Enough with the safe choices, Academy. I get that Brett Ratner and Eddie Murphy pooped the bed on this year's telecast, and that you needed a sure thing to host it, but I don't want to see Crystal host again -- ever. It would've been best if he had just went off on the highs from his first eight times. You know there was a reason in 1990 Crystal was brought in. It was because the tie had passed by former Oscar hosting legends. Johnny Carson or Bob Hope clearly couldn't comment on films like Lambs. It was a generational thing, and I think the Academy understood that.

Crystal mothballs asides, I actually enjoyed the show last night. I liked The Office-esque interviews with the stars sharing their favorite movie memories (I'm with you Reese Witherspoon -- Overboard is a great movie), Christopher Guest's focus group bit, and again, felt everything moved along very nicely. I even liked the Cirque du Soleil bit, which on paper, shouldn't have worked.

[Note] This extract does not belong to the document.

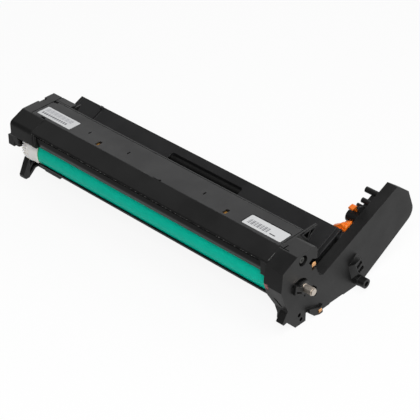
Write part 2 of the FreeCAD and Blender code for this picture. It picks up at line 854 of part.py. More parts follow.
def front_cover():
    x0 = drum_left + 1
    x1 = fin_right - 0.3
    path = [front_cover_top, front_cover_knee, front_edge]
    body = strip(path, slant_wall, x0, x1).cut(block(x0, x1, -cover_front - 0.1, -4, under_top - 2, top_z))
    adds = [body]
    y0 = front_edge[0] + 0.2
    adds.append(block(x1 - 5.6, x1, y0, y0 + 3.2, 11, front_edge[1] + 0.3))
    adds.append(block(x0, x0 + 4.8, y0, y0 + 3.2, 11, front_edge[1] + 0.3))
    body = fused(adds)
    for x in (x0 + 1, x0 + 3.4):
        body = body.cut(block(x, x + 0.8, y0 - 0.2, y0 + 1.4, 12, front_edge[1] - 1))
    return body


def front_shield():
    return strip(shield_path, shield_wall, drum_left + 5.9, fin_right - 6.1)


def drum_seal():
    u = towards(shield_path[1], shield_path[2])
    start = (shield_path[2][0] - 0.2 * u[1], shield_path[2][1] + 0.2 * u[0])
    end = (start[0] + 1.3 * u[0], start[1] + 1.3 * u[1])
    return strip([start, end], 0.9, drum_left + 5.9, fin_right - 6.1)


def lower_guard():
    x0 = drum_left + 0.5
    x1 = drum_right - 0.5
    inner = drum_r + 0.6
    ring = tube(x0, x1, 0, 0, inner + guard_wall, inner)
    far = 3 * drum_r
    a = math.radians(-156)
    b = math.radians(-96)
    corners = [(0, 0), (far * math.cos(a), far * math.sin(a)), (far * math.cos(b), far * math.sin(b))]
    sector = prism(corners, x0, x1)
    tongue = block(x0, x1, inner * math.cos(b) - 0.4, 3, floor_top, -inner - 0.3)
    return fused([ring.common(sector), tongue])


def rear_deck():
    x0 = drum_left + 3
    x1 = chamber_right
    body = strip([(chamber_back, deck_z(chamber_back)), (bay_back, deck_z(bay_back))], frame_wall, x0, x1)
    z0 = deck_z(bay_back) - frame_wall
    z1 = deck_z(chamber_back)
    middle = along(grip_slot_share)
    half = grip_slot_length / 2
    y0 = grip_y - 12
    slot = [(middle - half, y0, 2), (middle + half, y0, 2)]
    slot += [(middle + half, y0 + grip_slot_width, 2), (middle - half, y0 + grip_slot_width, 2)]
    body = body.cut(plan_prism(slot, z0, z1))
    deck_line = [(chamber_back, deck_z(chamber_back)), (bay_back, deck_z(bay_back))]
    groove = strip(deck_line, 0.5, x1 - 5, x1 - 4)
    return body.cut(groove)


def deck_end_cover():
    deck_line = [(chamber_back, deck_z(chamber_back)), (bay_back, deck_z(bay_back))]
    body = strip(deck_line, frame_wall, left_wall_inner, drum_left + 3)
    return body


# Left end cap

def left_end_cap():
    """Cap whose outline wall is cut back to fit round the frame, the covers and the drum's flange."""
    ring = prism(left_outline, left_face, drum_left + 1)
    ring = ring.cut(prism(inset(left_outline, skirt_wall), left_wall_inner, drum_left + 1))
    zones = [
        block(left_face, left_face + 5, nose_y - 5, chamber_back + 5, base_z, top_z),
        block(left_face, drum_left + 1, nose_y, -cover_front - 0.2, 11, top_z),
        block(left_face, frame_left - 4, -cover_front - 0.2, bay_back + 5, 10, top_z),
        block(left_face, frame_left, 0, chamber_back + 1, base_z, bay_back),
    ]
    body = ring.common(fused(zones))
    foot = [(-9, 17), (-7, 17), (-9.5, 0), (-12.8, 0), (-14.8, 1.5), (-15.2, 3.8)]
    lug = [(-18, -0.5), (-16, -0.5), (-10, 1.5), (-10, 8), (-18, 8)]
    adds = [
        prism(shifted(foot, (0, base_z)), left_face, left_face + 5),
        block(left_face, frame_left, chamber_back - 15.7, chamber_back - 5.7, base_z, foot_z + 1),
        rod(left_wall_inner, left_wall_inner + 3.3, 0, 0, shaft_r + 4),
        prism(lug, left_face - 6.5, left_face),
    ]
    for y, z in cap_posts:
        side = (y - post_half, y + post_half, z - post_half, z + post_half)
        adds.append(block(left_wall_inner, frame_left, *side))
    body = fused([body] + adds)
    under = frame_wall / math.cos(math.radians(deck_angle))
    deck_room = [
        (bay_back, deck_z(bay_back) - under),
        (chamber_back, deck_z(chamber_back) - under),
        (chamber_back, deck_z(chamber_back) + 1),
        (bay_back, deck_z(bay_back) + 1),
    ]
    gear_y = auger_axis[1]
    cuts = [
        prism(deck_room, left_wall_inner, frame_left),
        block(frame_left - 7.5, frame_left - 1.5, bay_rear - 1, bay_back, gear_y - 8, gear_y + 8),
        block(left_face, left_face + 3, 8.8, 15.4, top_z - 1.2, top_z),
        rod(left_wall_inner, left_wall_inner + 3.3, 0, 0, shaft_r + 2 + running_gap),
    ]
    for y, z in cap_posts:
        cuts.append(many_sided(left_face, frame_left, (y, z), screw_hole, 8))
    for cut in cuts:
        body = body.cut(cut)
    return body


# Charging roller

def charge_roller_core():
    return rod(frame_left + frame_wall + seat_gap, fin_left - seat_gap, roller_y, roller_z, roller_core)


def charge_roller():
    x0 = drum_left + roller_inset
    x1 = drum_right - roller_inset - 4
    return tube(x0, x1, roller_y, roller_z, roller_radius, roller_core + press_gap)


def charge_bearing(x0):
    half = bearing_half
    body = block(x0, x0 + bearing_width, roller_y - half, roller_y + half, roller_z - half, roller_z + half)
    body.rotate(vec(0, roller_y, roller_z), vec(1, 0, 0), roller_angle - 90)
    return body.cut(rod(x0, x0 + bearing_width, roller_y, roller_z, roller_core + running_gap))


def charge_spring(x0):
    """Coil spring that presses the bearing towards the drum."""
    pitch = spring_length / spring_turns
    half = spring_wire / 2
    rings = []
    for i in range(spring_turns * spring_steps + 1):
        turn = 360 * i / spring_steps
        ring = []
        for j in range(5):
            angle = math.radians(72 * j)
            x = pitch * i / spring_steps + half * math.sin(angle)
            ring.append(around(x, (0, 0), spring_radius + half * math.cos(angle), turn))
        rings.append(ring)
    coil = ringed(rings)
    coil.rotate(vec(0, 0, 0), vec(0, 1, 0), -90)
    coil.translate(vec(x0 + bearing_width / 2, roller_y, roller_z + bearing_half + spring_wire / 2))
    coil.rotate(vec(0, roller_y, roller_z), vec(1, 0, 0), roller_angle - 90)
    return coil


bearing_right = fin_left - seat_gap - bearing_width
bearing_left = frame_left + frame_wall + seat_gap


# Cleaning

blade_tip = (
    (drum_r + seat_gap) * math.cos(math.radians(blade_contact_angle)),
    (drum_r + seat_gap) * math.sin(math.radians(blade_contact_angle)),
)
blade_up = (-math.cos(math.radians(blade_slope)), math.sin(math.radians(blade_slope)))


def cleaning_blade():
    end = (blade_tip[0] + blade_length * blade_up[0], blade_tip[1] + blade_length * blade_up[1])
    return strip([end, blade_tip], blade_thickness, drum_left + 2, drum_right - 2)


def blade_bracket():
    """Steel angle: one leg carries the blade, the other lies under the top cover."""
    side = (blade_up[1] * blade_thickness, -blade_up[0] * blade_thickness)
    foot = (bracket_foot * blade_up[0], bracket_foot * blade_up[1])
    start = (blade_tip[0] + side[0] + foot[0], blade_tip[1] + side[1] + foot[1])
    rise = (under_top - bracket_wall / 2 - start[1]) / blade_up[1]
    knee = (start[0] + rise * blade_up[0], start[1] + rise * blade_up[1])
    x0 = drum_left + 2
    x1 = drum_right - 2
    leg = strip([knee, start], bracket_wall, x0, x1)
    top = block(x0, x1, knee[0], knee[0] + bracket_top, under_top - bracket_wall, under_top)
    return fused([leg, top])


def auger_ring(x, turn, reach):
    """Section across the auger: its core with the flight's blade standing out to a reach."""
    blade = 360 * auger_blade / auger_pitch
    ring = [around(x, auger_axis, reach, turn - blade / 4), around(x, auger_axis, reach, turn + blade / 4)]
    for step in (blade / 2, 65, 122, 180, 238, 295, 360 - blade / 2):
        ring.append(around(x, auger_axis, auger_core, turn + step))
    return ring


def waste_auger():
    """Screw whose flight runs out into the core before each bearing."""
    x0 = frame_left + 5
    count = round((fin_left - 3 - x0) / auger_pitch * auger_steps)
    rings = [auger_ring(frame_left - left_gear_reach, 0, auger_core)]
    for i in range(count + 1):
        reach = auger_radius if 0 < i < count else auger_core
        rings.append(auger_ring(x0 + auger_pitch * i / auger_steps, 360 * i / auger_steps, reach))
    rings.append(auger_ring(fin_right, 360 * count / auger_steps, auger_core))
    return ringed(rings)


def auger_gear():
    x1 = drum_left - left_rim
    x0 = x1 - flange_gear_width
    wheel = gear(auger_teeth, auger_module, x0, x1, auger_axis, auger_phase)
    return bored(wheel, x0, x1, auger_axis, auger_core + press_gap)


# Contacts, seals, screws

def brass_strip():
    x0 = along(slot_shares[0]) - 5.8
    x1 = along(slot_shares[1]) + 5.3
    return block(x0, x1, slot_front - 0.3, slot_rear - 0.3, under_top - contact_wall, under_top)


def upper_contact():
    low = contact_notch_low + seat_gap
    return block(-cap_wall - 2.8, -0.8, cap_rear - 4.5, cap_rear, low, low + 5.3)


def lower_contact():
    face = contact_boss_height
    return block(face, face + contact_wall, 13.8, 17.5, base_z + 1.4, base_z + 4.7)


def end_seal():
    corners = shifted([(0.2, 8), (1.6, 3), (3.5, 3), (2.2, 8)], (nose_y, 0))
    return prism(corners, -hood_depth, -hood_depth + seal_depth)


def ground_clip():
    """Thin steel clip in the seam beside the front cover, along its slope."""
    u = towards(front_cover_top, front_cover_knee)
    lift = (clip_height * u[1], -clip_height * u[0])
    start = (front_cover_top[0] + 6.3 * u[0] + lift[0], front_cover_top[1] + 6.3 * u[1] + lift[1])
    end = (start[0] + 7.5 * u[0], start[1] + 7.5 * u[1])
    return strip([start, end], 2 * clip_height, fin_right - 0.3, fin_right)


def screw(x, y, z, way):
    """Pan-head screw with a cross recess, seated at x, its shank running the given way along X."""
    top = x - way * screw_head_height
    tip = x + way * screw_length
    head = rod(min(x, top), max(x, top), y, z, screw_head)
    shank = many_sided(min(x, tip), max(x, tip), (y, z), screw_hole - running_gap, 8)
    body = head.fuse(shank)
    floor = top + way * screw_head_height / 2
    arm = screw_recess
    half = screw_recess / 5
    for a, b in ((arm, half), (half, arm)):
        body = body.cut(block(min(top, floor), max(top, floor), y - a, y + a, z - b, z + b))
    return body


def screws():
    items = [screw(-screw_seat, screw_place[0], screw_place[1], -1)]
    for y, z in cap_posts:
        items.append(screw(left_face, y, z, 1))
    return Part.makeCompound(items)


nodes = {
    "opc_drum": opc_drum(),
    "drum_flange_right": drum_flange_right(),
    "drum_flange_left": drum_flange_left(),
    "drum_gear": drum_gear(),
    "drum_shaft": drum_shaft(),
    "shaft_bush_right": shaft_bush_right(),
    "shaft_bush_left": shaft_bush_left(),
    "idler_gear_1": idler(idler_1, idler_1_teeth, phase_1),
    "idler_gear_2": idler(idler_2, idler_2_teeth, phase_2),
    "idler_gear_3": idler(idler_3, idler_3_teeth, phase_3),
    "output_coupling": output_coupling(),
    "right_end_cap": right_end_cap(),
    "arm_inner_cover": arm_inner_cover(),
    "lock_lever": lock_lever(),
    "main_frame": main_frame(),
    "grip_bar": grip_bar(),
    "top_cover": top_cover(),
    "front_cover": front_cover(),
    "front_shield": front_shield(),
    "drum_seal": drum_seal(),
    "lower_guard": lower_guard(),
    "rear_deck": rear_deck(),
    "deck_end_cover": deck_end_cover(),
    "left_end_cap": left_end_cap(),
    "charge_roller_core": charge_roller_core(),
    "charge_roller": charge_roller(),
    "charge_bearing_right": charge_bearing(bearing_right),
    "charge_bearing_left": charge_bearing(bearing_left),
    "charge_spring_right": charge_spring(bearing_right),
    "charge_spring_left": charge_spring(bearing_left),
    "cleaning_blade": cleaning_blade(),
    "blade_bracket": blade_bracket(),
    "waste_auger": waste_auger(),
    "auger_gear": auger_gear(),
    "brass_strip": brass_strip(),
    "upper_contact": upper_contact(),
    "lower_contact": lower_contact(),
    "end_seal": end_seal(),
    "ground_clip": ground_clip(),
    "screws": screws(),
}

for name, shape in nodes.items():
    shape.exportStep("parts/" + name + ".step")
    print(name, len(shape.Solids), shape.isValid(), round(shape.Volume, 1))
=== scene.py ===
import math

import bmesh
import bpy
from mathutils import Matrix, Vector


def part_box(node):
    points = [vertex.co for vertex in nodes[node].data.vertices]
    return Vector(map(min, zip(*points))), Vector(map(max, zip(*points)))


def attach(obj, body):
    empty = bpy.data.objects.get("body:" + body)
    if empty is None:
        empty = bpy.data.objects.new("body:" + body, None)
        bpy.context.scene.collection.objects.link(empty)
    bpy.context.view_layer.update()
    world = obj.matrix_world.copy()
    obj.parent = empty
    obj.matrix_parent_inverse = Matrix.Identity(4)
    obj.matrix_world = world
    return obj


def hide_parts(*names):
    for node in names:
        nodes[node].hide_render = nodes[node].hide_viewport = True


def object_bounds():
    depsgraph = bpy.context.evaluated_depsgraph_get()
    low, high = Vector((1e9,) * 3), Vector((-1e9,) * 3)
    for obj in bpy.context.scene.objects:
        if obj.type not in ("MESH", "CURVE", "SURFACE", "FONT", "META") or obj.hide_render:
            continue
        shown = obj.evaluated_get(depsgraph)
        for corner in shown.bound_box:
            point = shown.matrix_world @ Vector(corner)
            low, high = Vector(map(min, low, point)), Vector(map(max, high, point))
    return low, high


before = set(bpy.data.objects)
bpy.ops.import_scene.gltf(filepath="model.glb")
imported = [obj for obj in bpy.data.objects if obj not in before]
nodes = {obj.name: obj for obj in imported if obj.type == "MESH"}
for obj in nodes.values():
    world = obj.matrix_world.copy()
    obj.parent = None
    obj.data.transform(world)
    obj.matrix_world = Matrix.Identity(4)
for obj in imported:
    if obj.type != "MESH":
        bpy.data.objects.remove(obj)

cad_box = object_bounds()
MM = 0.001


# Colours and node trees

def linear(hex_colour):
    """An sRGB colour such as 2A2B2C as Blender's linear red, green, blue and alpha."""
    channels = []
    for i in (0, 2, 4):
        value = int(hex_colour[i:i + 2], 16) / 255
        channels.append(value / 12.92 if value <= 0.04045 else ((value + 0.055) / 1.055) ** 2.4)
    return (*channels, 1.0)


def shade(colour, factor, lift=0.0):
    """A linear colour made darker or paler, by the same factor and lift in each channel."""
    return tuple(min(1, channel * factor + lift) for channel in colour[:3]) + (1.0,)


def add(tree, kind, inputs=None, **settings):
    """Adds one node: the settings are its own properties, and the inputs are values or links."""
    made = tree.nodes.new(kind)
    for key, value in settings.items():
        setattr(made, key, value)
    for key, value in (inputs or {}).items():
        if isinstance(value, bpy.types.NodeSocket):
            tree.links.new(value, made.inputs[key])
        else:
            made.inputs[key].default_value = value
    return made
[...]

I just didn't care for the host anymore. We, as an audience, have grown up and grown out of his schtick. Watching Chris Rock kill it as a presenter for Best Animated Film made me realize just how good he was as Oscar host. He should come back and host. If the Academy doesn't want him because he tells the truth too much (man, that Jude Law joke was on-point when he hosted), I suggest they go with a trio of comedians: Seth Rogen, who was hilarious as Indie Spirit Awards host along with Will Ferrell and Zach Galifianakis, who stole the show in white tuxes and cymbals. At this point, Tina Fey, Steve Carell, Conan O'Brien, Sacha Baron Cohen, Paul Rudd and/or Jason Segal would bring the Academy into the 2010s.

Sorry Billy... I hope this was your last. Your first eight gigs were like When Harry Met Sally... Last night's was more like My Giant or Forget Paris.